## DATASET SECTION
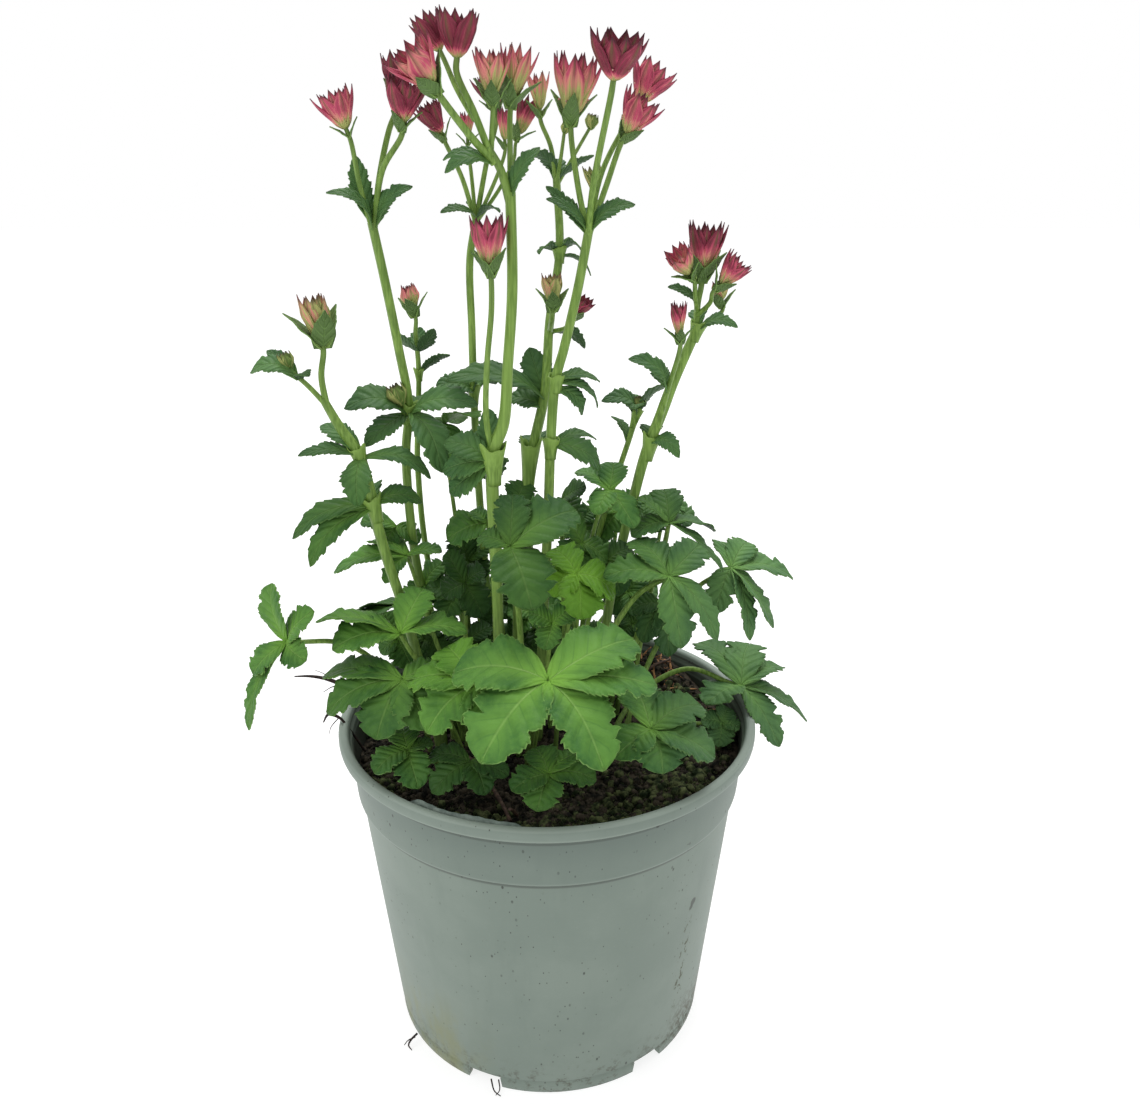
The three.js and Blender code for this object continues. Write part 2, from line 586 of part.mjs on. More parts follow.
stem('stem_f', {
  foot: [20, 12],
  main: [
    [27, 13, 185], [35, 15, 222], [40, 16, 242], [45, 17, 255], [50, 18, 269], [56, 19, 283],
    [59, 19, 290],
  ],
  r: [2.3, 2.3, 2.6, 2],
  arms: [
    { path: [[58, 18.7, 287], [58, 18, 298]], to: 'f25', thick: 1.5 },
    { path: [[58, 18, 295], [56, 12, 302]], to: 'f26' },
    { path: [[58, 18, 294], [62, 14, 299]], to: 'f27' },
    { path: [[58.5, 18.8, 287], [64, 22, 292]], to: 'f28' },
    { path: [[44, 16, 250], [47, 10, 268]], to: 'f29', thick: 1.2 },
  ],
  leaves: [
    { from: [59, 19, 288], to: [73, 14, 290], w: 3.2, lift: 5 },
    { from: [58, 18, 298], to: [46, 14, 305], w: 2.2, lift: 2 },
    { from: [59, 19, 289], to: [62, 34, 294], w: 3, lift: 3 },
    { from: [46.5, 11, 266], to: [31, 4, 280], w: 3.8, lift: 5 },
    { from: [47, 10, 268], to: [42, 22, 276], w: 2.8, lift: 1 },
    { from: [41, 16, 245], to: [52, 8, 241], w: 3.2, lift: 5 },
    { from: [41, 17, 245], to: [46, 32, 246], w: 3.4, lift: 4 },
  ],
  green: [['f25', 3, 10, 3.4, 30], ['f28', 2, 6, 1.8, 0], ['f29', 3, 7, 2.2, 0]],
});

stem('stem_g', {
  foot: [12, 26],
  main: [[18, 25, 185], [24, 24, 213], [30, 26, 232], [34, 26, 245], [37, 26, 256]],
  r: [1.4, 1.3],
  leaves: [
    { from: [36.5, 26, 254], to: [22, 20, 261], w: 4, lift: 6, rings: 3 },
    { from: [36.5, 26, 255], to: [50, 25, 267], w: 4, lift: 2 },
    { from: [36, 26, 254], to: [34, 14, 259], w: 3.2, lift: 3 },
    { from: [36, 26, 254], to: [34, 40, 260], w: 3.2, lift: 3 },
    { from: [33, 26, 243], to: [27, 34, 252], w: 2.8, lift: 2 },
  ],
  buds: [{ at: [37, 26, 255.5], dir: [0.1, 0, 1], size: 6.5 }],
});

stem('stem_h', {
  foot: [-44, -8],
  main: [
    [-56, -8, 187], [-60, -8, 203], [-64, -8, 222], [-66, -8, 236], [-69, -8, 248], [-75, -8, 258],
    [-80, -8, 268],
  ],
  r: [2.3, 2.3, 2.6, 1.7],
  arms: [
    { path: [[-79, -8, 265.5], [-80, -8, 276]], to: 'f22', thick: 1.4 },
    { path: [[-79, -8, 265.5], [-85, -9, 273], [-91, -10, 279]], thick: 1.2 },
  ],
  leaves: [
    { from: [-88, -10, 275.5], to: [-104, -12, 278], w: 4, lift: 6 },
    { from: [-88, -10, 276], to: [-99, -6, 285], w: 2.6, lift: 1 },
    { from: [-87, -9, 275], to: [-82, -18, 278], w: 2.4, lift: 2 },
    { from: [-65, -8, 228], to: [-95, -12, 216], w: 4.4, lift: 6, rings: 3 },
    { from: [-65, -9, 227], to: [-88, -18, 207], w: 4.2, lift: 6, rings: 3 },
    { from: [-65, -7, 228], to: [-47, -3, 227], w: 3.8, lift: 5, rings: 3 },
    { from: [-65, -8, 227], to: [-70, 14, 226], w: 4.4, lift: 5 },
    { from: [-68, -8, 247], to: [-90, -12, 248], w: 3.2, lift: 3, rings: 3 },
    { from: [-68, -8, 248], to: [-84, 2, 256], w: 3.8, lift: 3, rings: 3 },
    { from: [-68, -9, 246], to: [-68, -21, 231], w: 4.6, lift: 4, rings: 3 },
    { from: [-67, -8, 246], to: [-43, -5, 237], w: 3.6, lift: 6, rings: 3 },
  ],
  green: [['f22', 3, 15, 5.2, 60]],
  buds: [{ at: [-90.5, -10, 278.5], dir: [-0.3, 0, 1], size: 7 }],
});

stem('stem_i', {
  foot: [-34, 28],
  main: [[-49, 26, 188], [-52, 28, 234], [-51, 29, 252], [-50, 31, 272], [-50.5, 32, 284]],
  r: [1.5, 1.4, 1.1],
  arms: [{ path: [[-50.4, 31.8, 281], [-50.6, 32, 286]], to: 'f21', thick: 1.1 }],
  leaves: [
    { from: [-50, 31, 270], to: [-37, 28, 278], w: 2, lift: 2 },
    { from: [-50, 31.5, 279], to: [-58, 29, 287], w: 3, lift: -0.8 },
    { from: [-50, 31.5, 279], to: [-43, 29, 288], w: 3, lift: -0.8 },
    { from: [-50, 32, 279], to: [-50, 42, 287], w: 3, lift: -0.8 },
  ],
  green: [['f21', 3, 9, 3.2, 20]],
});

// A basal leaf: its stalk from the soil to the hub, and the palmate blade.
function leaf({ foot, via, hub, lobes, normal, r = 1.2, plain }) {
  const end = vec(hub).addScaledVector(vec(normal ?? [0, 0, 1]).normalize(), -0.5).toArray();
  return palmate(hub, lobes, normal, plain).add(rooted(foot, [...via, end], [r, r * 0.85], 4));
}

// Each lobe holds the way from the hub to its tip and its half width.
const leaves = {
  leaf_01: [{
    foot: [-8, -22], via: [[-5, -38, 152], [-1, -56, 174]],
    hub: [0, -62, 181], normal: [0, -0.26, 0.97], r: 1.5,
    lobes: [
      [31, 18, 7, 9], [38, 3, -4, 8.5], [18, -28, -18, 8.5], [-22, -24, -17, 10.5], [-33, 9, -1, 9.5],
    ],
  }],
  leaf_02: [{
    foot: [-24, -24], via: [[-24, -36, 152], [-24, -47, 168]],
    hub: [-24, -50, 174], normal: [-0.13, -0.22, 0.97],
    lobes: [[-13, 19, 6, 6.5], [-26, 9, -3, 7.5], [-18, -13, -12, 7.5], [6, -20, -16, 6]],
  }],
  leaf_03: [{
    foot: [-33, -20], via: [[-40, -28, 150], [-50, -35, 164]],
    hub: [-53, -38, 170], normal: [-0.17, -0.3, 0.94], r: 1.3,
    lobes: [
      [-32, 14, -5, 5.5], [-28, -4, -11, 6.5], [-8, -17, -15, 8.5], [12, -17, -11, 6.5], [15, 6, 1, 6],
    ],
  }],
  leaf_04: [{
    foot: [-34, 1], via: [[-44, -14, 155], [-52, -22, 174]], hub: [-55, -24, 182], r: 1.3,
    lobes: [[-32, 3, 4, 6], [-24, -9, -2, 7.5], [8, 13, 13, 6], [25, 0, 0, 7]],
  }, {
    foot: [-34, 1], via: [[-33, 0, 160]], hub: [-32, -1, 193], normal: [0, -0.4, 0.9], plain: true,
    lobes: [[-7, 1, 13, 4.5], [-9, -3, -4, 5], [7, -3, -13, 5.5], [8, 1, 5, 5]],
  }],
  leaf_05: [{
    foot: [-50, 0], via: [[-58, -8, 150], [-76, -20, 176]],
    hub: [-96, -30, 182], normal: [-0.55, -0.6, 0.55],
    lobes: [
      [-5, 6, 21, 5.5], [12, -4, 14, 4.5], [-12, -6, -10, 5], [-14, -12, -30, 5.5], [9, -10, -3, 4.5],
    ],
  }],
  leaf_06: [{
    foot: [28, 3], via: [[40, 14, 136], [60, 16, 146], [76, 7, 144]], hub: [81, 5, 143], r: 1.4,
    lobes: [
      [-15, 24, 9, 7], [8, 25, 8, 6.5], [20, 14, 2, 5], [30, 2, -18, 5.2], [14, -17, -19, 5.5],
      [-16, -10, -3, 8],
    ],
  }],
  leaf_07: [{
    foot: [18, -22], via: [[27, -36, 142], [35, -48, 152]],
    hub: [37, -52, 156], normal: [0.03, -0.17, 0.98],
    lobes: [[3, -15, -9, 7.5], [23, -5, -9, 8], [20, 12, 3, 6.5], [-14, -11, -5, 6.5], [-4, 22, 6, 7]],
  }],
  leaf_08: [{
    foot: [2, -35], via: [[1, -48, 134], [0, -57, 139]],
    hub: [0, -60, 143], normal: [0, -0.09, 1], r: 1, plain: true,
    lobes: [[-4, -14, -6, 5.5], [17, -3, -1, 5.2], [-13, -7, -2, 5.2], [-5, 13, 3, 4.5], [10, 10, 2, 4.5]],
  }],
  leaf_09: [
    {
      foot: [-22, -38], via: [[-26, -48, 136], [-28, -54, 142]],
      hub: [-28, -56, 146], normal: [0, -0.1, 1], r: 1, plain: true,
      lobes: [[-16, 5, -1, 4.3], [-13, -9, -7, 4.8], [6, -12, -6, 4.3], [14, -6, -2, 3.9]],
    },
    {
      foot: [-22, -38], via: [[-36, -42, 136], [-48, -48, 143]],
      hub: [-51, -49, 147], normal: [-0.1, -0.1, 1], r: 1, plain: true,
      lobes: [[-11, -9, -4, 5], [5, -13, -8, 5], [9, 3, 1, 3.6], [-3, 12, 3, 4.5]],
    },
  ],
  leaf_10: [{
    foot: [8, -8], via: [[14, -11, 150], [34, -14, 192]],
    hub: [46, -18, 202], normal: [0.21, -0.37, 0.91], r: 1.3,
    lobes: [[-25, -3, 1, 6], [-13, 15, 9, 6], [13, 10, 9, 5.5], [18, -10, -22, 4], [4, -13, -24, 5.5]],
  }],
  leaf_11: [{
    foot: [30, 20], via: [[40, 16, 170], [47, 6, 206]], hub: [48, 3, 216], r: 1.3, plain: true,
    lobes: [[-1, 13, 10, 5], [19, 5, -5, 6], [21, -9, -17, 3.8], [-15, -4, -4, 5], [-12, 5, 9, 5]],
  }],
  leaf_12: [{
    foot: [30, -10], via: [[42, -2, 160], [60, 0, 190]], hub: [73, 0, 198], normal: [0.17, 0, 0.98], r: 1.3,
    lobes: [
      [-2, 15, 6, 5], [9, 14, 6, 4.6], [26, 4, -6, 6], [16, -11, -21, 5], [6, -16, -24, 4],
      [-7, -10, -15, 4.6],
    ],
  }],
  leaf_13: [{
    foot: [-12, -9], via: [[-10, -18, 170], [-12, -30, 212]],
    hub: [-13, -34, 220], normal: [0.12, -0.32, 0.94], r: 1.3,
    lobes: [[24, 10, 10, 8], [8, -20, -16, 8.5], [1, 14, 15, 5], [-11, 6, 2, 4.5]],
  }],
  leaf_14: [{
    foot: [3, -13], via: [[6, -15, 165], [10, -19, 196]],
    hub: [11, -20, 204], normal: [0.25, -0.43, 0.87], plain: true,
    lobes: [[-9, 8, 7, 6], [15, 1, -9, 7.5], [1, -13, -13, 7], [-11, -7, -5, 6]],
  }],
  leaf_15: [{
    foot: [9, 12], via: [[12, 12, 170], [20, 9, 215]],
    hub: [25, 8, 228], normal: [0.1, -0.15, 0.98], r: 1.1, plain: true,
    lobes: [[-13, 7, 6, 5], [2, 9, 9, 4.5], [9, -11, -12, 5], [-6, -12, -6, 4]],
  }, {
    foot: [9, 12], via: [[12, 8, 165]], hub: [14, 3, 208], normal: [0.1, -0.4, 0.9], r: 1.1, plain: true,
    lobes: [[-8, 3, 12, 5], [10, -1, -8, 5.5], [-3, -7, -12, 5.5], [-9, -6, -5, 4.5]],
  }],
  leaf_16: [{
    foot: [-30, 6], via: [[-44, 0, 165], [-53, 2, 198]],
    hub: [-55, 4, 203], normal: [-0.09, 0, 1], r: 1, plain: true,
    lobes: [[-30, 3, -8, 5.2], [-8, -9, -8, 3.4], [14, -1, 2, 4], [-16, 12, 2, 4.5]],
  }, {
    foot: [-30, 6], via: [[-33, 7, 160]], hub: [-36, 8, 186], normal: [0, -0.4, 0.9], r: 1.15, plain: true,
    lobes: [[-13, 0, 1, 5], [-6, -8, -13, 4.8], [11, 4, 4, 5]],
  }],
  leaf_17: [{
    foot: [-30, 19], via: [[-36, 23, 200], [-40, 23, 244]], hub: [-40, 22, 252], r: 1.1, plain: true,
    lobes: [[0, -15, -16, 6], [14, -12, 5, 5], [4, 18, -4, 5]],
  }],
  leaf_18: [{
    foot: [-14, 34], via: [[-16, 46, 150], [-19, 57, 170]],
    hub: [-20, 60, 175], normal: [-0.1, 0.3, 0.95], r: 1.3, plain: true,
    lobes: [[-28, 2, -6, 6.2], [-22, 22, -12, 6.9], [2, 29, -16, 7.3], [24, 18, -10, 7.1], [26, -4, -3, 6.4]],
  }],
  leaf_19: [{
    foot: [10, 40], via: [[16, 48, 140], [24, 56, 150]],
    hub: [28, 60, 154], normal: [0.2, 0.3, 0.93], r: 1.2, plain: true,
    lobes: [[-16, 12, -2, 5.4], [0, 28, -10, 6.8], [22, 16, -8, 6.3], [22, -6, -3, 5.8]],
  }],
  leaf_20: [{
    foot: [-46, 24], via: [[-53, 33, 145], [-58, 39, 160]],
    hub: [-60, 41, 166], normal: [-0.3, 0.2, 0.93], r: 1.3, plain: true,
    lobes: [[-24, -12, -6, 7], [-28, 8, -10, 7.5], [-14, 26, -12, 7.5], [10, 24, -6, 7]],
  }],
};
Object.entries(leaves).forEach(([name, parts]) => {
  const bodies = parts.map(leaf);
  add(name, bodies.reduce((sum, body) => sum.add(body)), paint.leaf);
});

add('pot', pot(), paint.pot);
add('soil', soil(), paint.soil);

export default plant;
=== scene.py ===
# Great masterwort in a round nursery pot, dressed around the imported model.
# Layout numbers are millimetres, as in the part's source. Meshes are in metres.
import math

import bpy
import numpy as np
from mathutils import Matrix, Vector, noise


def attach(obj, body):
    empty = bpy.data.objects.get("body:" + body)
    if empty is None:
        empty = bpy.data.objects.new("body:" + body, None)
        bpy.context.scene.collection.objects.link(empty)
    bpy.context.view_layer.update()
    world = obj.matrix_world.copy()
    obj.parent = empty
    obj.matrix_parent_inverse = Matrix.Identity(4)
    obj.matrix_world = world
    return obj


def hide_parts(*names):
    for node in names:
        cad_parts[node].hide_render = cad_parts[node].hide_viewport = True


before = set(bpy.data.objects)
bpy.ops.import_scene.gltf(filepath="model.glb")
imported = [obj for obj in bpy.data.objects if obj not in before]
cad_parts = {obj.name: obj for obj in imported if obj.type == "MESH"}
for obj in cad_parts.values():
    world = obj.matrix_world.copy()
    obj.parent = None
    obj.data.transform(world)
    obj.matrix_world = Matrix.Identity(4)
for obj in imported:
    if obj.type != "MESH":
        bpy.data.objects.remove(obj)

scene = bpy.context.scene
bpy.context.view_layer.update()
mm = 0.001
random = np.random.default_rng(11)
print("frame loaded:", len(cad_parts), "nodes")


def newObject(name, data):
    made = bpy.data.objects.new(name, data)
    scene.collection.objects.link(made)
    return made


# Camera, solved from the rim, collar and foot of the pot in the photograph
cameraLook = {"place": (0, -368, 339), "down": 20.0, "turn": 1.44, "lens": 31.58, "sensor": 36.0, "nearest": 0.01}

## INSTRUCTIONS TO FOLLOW
Using the data above, reproduce exactly the lines from the line that contains "add(name, bodies.reduce((sum, body)" through the line that contains "cad_parts[node].hide_render = cad_parts[node].hide_viewport", including both.

## COMPLETED EXERCISE
  add(name, bodies.reduce((sum, body) => sum.add(body)), paint.leaf);
});

add('pot', pot(), paint.pot);
add('soil', soil(), paint.soil);

export default plant;
=== scene.py ===
# Great masterwort in a round nursery pot, dressed around the imported model.
# Layout numbers are millimetres, as in the part's source. Meshes are in metres.
import math

import bpy
import numpy as np
from mathutils import Matrix, Vector, noise


def attach(obj, body):
    empty = bpy.data.objects.get("body:" + body)
    if empty is None:
        empty = bpy.data.objects.new("body:" + body, None)
        bpy.context.scene.collection.objects.link(empty)
    bpy.context.view_layer.update()
    world = obj.matrix_world.copy()
    obj.parent = empty
    obj.matrix_parent_inverse = Matrix.Identity(4)
    obj.matrix_world = world
    return obj


def hide_parts(*names):
    for node in names:
        cad_parts[node].hide_render = cad_parts[node].hide_viewport = True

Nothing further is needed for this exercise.